(begin)

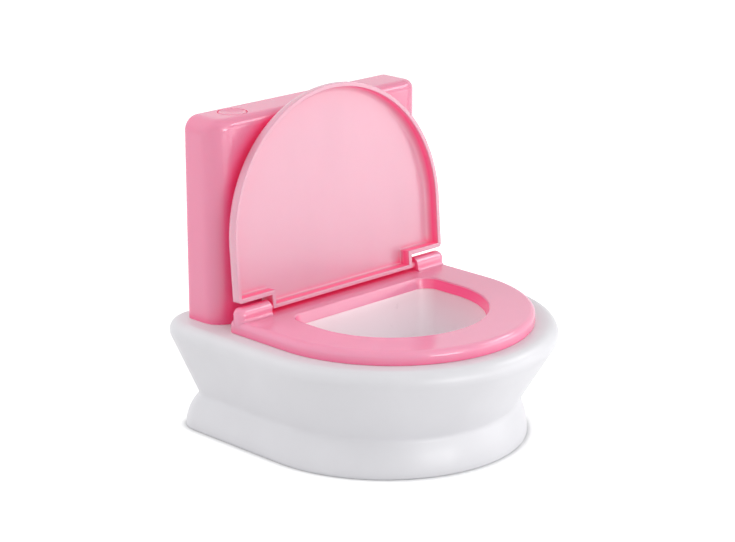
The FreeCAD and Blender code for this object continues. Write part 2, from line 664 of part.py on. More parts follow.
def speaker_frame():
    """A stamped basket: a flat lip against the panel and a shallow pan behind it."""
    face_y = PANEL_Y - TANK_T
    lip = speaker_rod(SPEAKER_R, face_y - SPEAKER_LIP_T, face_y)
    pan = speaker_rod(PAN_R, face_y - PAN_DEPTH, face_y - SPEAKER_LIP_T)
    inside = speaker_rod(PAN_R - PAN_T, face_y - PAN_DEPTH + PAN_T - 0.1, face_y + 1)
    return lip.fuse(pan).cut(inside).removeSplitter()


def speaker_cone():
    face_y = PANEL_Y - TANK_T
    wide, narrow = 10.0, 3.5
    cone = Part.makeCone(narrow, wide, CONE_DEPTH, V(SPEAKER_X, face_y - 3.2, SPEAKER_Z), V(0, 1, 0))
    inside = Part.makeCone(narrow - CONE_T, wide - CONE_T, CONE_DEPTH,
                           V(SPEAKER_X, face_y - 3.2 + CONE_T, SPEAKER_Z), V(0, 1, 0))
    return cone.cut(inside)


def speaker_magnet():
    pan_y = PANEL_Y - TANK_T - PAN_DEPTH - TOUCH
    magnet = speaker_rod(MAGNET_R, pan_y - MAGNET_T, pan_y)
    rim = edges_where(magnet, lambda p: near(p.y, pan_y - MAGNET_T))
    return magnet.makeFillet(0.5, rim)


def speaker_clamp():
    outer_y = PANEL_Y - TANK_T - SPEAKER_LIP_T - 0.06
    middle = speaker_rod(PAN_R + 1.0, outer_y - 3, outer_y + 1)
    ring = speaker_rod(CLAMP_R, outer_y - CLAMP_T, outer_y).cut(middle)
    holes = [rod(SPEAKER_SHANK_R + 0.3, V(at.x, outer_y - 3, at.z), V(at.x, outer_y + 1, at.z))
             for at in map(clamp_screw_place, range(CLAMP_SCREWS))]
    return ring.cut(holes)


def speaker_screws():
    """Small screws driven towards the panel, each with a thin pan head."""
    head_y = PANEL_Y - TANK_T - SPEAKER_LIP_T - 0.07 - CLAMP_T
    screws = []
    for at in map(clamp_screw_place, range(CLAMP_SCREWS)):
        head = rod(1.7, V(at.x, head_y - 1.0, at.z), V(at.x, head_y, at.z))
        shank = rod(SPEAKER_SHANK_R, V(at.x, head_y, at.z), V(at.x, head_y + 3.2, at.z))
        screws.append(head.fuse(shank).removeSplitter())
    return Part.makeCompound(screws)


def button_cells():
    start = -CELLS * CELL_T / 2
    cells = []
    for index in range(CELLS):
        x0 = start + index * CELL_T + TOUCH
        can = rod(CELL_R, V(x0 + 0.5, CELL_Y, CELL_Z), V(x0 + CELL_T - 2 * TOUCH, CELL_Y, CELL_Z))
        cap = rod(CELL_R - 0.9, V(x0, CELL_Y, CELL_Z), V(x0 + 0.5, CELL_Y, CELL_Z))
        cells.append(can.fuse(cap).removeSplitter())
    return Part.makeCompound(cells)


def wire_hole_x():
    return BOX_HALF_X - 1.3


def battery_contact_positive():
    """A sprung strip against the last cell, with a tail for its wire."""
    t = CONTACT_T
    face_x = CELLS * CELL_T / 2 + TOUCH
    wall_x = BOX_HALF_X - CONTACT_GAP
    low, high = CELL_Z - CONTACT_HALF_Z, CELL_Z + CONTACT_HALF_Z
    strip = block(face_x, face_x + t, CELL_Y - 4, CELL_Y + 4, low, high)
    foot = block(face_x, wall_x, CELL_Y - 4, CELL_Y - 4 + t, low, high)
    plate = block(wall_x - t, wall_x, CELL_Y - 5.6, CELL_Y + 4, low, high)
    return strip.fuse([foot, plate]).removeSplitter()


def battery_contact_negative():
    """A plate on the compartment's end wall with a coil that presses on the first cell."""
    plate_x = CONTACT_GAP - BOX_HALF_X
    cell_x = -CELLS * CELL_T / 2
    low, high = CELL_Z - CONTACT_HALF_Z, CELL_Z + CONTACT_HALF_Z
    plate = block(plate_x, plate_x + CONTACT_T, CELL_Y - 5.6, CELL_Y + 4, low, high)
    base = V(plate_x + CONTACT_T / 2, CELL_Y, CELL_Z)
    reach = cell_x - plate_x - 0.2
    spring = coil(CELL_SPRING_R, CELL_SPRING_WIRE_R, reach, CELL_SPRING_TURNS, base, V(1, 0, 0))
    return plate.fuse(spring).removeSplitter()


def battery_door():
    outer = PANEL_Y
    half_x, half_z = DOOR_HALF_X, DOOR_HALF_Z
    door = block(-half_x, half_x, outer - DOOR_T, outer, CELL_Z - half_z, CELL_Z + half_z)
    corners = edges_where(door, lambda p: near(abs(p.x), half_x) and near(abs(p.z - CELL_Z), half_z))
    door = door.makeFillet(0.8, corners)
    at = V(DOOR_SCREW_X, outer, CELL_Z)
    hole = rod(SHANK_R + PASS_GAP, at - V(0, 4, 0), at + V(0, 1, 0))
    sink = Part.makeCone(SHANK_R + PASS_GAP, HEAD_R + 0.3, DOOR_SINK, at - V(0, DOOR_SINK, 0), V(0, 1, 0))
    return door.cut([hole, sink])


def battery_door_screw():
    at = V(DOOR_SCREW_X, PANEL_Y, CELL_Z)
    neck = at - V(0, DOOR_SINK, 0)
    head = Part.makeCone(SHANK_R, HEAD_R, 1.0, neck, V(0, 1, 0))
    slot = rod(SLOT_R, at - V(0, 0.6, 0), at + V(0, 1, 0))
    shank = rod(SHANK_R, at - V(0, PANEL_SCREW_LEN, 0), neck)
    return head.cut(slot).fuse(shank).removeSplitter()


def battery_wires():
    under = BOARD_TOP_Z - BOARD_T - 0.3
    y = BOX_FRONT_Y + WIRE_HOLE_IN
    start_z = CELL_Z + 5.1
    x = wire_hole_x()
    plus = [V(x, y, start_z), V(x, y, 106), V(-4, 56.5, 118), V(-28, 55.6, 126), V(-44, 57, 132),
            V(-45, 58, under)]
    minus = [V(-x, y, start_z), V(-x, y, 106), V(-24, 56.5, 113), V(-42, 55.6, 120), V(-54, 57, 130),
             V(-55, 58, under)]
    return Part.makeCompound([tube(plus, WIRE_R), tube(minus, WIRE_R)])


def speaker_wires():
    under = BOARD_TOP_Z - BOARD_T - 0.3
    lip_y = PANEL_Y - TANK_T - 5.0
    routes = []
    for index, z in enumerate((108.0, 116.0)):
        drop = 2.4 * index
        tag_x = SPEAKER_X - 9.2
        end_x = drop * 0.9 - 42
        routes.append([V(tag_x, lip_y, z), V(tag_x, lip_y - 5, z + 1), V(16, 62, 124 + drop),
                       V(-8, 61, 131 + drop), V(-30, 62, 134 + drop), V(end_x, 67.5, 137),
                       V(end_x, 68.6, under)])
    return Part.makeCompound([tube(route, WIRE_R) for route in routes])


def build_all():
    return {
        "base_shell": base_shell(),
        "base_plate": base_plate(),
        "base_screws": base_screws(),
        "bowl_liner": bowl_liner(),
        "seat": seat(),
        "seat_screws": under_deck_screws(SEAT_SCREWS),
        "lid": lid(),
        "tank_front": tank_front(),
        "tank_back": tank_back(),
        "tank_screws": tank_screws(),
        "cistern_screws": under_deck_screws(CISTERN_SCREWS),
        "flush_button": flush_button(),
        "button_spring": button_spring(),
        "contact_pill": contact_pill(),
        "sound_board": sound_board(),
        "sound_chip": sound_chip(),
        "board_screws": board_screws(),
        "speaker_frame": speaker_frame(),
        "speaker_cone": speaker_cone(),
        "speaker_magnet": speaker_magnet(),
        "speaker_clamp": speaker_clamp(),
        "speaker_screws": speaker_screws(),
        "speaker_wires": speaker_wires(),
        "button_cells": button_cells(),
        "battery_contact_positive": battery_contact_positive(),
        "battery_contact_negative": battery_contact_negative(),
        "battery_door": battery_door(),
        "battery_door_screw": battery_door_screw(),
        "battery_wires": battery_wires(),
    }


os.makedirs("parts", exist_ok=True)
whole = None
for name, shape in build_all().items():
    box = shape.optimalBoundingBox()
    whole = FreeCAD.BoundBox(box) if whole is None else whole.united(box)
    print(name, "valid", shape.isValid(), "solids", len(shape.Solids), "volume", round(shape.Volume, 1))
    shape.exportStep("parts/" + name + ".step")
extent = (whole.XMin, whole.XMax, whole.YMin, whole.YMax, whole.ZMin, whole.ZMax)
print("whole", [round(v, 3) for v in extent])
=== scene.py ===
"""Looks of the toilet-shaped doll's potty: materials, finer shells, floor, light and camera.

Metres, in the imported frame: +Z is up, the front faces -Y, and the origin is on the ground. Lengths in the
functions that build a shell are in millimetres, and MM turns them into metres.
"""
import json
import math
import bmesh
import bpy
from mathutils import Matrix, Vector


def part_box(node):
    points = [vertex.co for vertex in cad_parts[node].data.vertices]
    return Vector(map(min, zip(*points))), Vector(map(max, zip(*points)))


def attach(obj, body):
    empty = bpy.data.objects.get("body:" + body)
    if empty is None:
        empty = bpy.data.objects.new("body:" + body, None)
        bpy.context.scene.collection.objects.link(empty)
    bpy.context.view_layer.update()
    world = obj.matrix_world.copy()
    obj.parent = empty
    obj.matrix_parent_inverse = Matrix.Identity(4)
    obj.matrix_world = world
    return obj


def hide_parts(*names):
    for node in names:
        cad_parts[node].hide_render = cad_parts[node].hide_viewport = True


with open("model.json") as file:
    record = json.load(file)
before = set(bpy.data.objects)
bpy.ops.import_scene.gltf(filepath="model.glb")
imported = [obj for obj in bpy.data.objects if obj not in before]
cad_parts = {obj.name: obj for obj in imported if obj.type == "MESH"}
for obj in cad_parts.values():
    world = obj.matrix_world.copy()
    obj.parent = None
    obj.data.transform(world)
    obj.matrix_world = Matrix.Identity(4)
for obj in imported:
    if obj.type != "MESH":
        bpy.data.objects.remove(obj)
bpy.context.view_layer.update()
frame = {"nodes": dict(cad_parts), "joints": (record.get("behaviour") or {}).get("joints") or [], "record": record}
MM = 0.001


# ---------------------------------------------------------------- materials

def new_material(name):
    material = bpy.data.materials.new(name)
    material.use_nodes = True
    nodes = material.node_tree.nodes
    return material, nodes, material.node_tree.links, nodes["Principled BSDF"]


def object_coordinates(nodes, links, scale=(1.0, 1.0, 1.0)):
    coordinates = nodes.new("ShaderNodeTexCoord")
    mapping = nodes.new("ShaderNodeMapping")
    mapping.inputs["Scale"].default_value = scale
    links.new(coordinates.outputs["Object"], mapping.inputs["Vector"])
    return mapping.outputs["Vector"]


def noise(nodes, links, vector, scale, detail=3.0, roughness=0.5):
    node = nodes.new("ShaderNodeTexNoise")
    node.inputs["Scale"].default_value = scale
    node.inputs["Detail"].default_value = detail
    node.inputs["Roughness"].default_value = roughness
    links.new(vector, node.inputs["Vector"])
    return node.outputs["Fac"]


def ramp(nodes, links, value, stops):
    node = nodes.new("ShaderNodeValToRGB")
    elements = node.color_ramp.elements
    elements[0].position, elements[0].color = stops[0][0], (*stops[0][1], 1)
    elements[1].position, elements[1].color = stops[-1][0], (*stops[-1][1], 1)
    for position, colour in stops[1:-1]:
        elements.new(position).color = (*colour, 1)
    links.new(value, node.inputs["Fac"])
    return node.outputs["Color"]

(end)

AIM:
Exactly as they stand, set down the lines from the top of the data through the line with "return Part.makeCompound(screws)".

EXERCISE ANSWER:
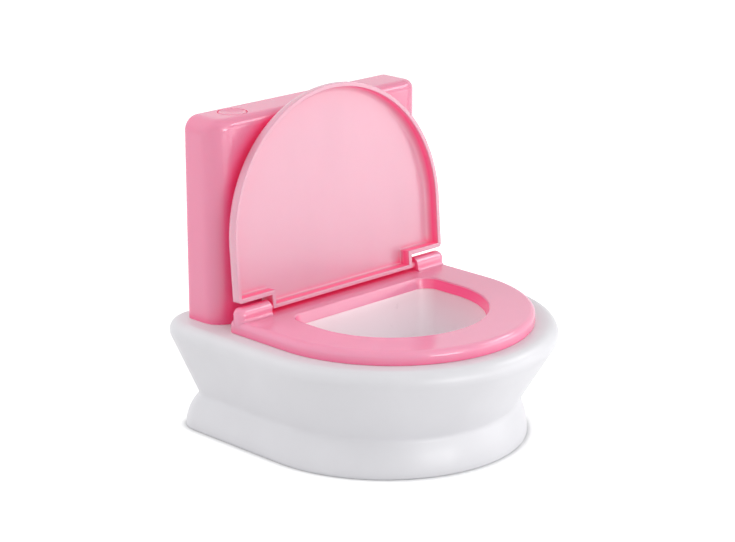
The FreeCAD and Blender code for this object continues. Write part 2, from line 664 of part.py on. More parts follow.
def speaker_frame():
    """A stamped basket: a flat lip against the panel and a shallow pan behind it."""
    face_y = PANEL_Y - TANK_T
    lip = speaker_rod(SPEAKER_R, face_y - SPEAKER_LIP_T, face_y)
    pan = speaker_rod(PAN_R, face_y - PAN_DEPTH, face_y - SPEAKER_LIP_T)
    inside = speaker_rod(PAN_R - PAN_T, face_y - PAN_DEPTH + PAN_T - 0.1, face_y + 1)
    return lip.fuse(pan).cut(inside).removeSplitter()


def speaker_cone():
    face_y = PANEL_Y - TANK_T
    wide, narrow = 10.0, 3.5
    cone = Part.makeCone(narrow, wide, CONE_DEPTH, V(SPEAKER_X, face_y - 3.2, SPEAKER_Z), V(0, 1, 0))
    inside = Part.makeCone(narrow - CONE_T, wide - CONE_T, CONE_DEPTH,
                           V(SPEAKER_X, face_y - 3.2 + CONE_T, SPEAKER_Z), V(0, 1, 0))
    return cone.cut(inside)


def speaker_magnet():
    pan_y = PANEL_Y - TANK_T - PAN_DEPTH - TOUCH
    magnet = speaker_rod(MAGNET_R, pan_y - MAGNET_T, pan_y)
    rim = edges_where(magnet, lambda p: near(p.y, pan_y - MAGNET_T))
    return magnet.makeFillet(0.5, rim)


def speaker_clamp():
    outer_y = PANEL_Y - TANK_T - SPEAKER_LIP_T - 0.06
    middle = speaker_rod(PAN_R + 1.0, outer_y - 3, outer_y + 1)
    ring = speaker_rod(CLAMP_R, outer_y - CLAMP_T, outer_y).cut(middle)
    holes = [rod(SPEAKER_SHANK_R + 0.3, V(at.x, outer_y - 3, at.z), V(at.x, outer_y + 1, at.z))
             for at in map(clamp_screw_place, range(CLAMP_SCREWS))]
    return ring.cut(holes)


def speaker_screws():
    """Small screws driven towards the panel, each with a thin pan head."""
    head_y = PANEL_Y - TANK_T - SPEAKER_LIP_T - 0.07 - CLAMP_T
    screws = []
    for at in map(clamp_screw_place, range(CLAMP_SCREWS)):
        head = rod(1.7, V(at.x, head_y - 1.0, at.z), V(at.x, head_y, at.z))
        shank = rod(SPEAKER_SHANK_R, V(at.x, head_y, at.z), V(at.x, head_y + 3.2, at.z))
        screws.append(head.fuse(shank).removeSplitter())
    return Part.makeCompound(screws)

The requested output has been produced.